PROBLEM TO SOLVE
Check each line of the data below for the word "limits", then extract the ones that have it.

DATA EXCERPTS
[BEGIN]
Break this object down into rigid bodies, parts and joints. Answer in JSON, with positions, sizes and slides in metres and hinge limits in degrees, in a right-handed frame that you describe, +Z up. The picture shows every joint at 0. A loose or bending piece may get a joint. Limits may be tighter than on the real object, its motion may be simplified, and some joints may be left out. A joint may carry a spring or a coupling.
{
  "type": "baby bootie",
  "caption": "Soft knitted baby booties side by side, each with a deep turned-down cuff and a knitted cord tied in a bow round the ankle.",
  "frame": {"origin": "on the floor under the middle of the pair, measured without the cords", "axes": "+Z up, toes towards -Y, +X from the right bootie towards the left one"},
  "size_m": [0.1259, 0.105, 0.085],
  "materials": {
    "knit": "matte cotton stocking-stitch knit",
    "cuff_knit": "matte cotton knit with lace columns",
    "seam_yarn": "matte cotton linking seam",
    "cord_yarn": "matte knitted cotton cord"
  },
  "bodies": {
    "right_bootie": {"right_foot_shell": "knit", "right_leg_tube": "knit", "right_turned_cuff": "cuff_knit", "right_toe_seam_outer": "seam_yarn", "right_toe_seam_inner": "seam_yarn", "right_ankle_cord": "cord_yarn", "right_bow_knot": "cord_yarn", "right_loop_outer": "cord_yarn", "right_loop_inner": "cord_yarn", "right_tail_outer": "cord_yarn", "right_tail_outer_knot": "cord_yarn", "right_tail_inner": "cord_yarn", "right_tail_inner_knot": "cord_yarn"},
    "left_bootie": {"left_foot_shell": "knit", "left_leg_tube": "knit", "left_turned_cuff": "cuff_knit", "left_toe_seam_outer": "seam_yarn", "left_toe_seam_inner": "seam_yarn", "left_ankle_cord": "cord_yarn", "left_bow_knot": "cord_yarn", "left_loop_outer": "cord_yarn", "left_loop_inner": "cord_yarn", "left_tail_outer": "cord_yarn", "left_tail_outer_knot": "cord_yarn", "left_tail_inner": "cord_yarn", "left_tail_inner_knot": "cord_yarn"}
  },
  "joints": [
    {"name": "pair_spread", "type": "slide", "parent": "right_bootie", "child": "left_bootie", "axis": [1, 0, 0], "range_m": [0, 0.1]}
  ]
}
[END]
[BEGIN]
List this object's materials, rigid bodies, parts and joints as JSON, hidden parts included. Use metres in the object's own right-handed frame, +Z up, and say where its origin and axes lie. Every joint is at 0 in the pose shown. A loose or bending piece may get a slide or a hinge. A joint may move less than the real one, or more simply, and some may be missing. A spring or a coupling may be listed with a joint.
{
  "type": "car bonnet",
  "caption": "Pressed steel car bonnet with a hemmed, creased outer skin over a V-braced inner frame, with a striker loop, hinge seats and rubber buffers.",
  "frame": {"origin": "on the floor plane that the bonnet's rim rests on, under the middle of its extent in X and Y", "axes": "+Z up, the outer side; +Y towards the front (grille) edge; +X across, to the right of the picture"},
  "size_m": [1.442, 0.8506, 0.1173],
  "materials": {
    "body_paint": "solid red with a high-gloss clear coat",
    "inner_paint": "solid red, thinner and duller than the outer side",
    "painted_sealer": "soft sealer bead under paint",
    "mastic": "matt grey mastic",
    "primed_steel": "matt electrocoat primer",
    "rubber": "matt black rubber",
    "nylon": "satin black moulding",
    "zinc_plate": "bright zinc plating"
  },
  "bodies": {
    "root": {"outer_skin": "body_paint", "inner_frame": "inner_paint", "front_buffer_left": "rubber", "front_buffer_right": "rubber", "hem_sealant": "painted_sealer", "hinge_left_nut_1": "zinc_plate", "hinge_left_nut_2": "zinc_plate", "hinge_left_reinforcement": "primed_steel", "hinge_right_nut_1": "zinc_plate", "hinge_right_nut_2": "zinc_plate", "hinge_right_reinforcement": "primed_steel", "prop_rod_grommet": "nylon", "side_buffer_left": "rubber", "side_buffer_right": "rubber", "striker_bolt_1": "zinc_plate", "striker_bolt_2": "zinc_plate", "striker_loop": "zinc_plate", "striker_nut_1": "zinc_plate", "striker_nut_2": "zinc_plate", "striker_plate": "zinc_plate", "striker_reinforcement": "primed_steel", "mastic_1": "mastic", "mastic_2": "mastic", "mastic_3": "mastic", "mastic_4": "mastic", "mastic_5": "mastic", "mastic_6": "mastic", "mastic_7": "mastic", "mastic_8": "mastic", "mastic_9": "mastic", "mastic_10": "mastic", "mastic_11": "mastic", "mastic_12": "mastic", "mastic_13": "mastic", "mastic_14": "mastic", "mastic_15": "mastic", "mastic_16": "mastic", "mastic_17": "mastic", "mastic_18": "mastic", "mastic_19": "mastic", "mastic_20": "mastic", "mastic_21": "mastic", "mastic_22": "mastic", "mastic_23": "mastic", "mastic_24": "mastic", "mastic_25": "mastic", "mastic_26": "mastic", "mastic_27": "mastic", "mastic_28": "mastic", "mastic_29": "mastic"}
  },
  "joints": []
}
[END]
[BEGIN]
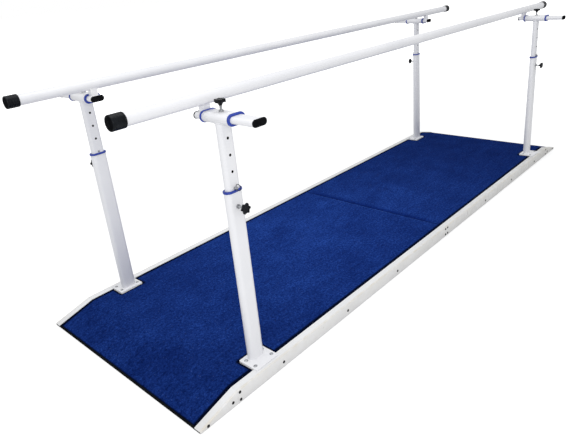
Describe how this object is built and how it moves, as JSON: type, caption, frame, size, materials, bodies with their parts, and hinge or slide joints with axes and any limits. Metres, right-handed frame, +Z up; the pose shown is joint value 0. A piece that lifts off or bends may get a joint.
[END]
CORRECT RESULT
Break this object down into rigid bodies, parts and joints. Answer in JSON, with positions, sizes and slides in metres and hinge limits in degrees, in a right-handed frame that you describe, +Z up. The picture shows every joint at 0. A loose or bending piece may get a joint. Limits may be tighter than on the real object, its motion may be simplified, and some joints may be left out. A joint may carry a spring or a coupling.
Describe how this object is built and how it moves, as JSON: type, caption, frame, size, materials, bodies with their parts, and hinge or slide joints with axes and any limits. Metres, right-handed frame, +Z up; the pose shown is joint value 0. A piece that lifts off or bends may get a joint.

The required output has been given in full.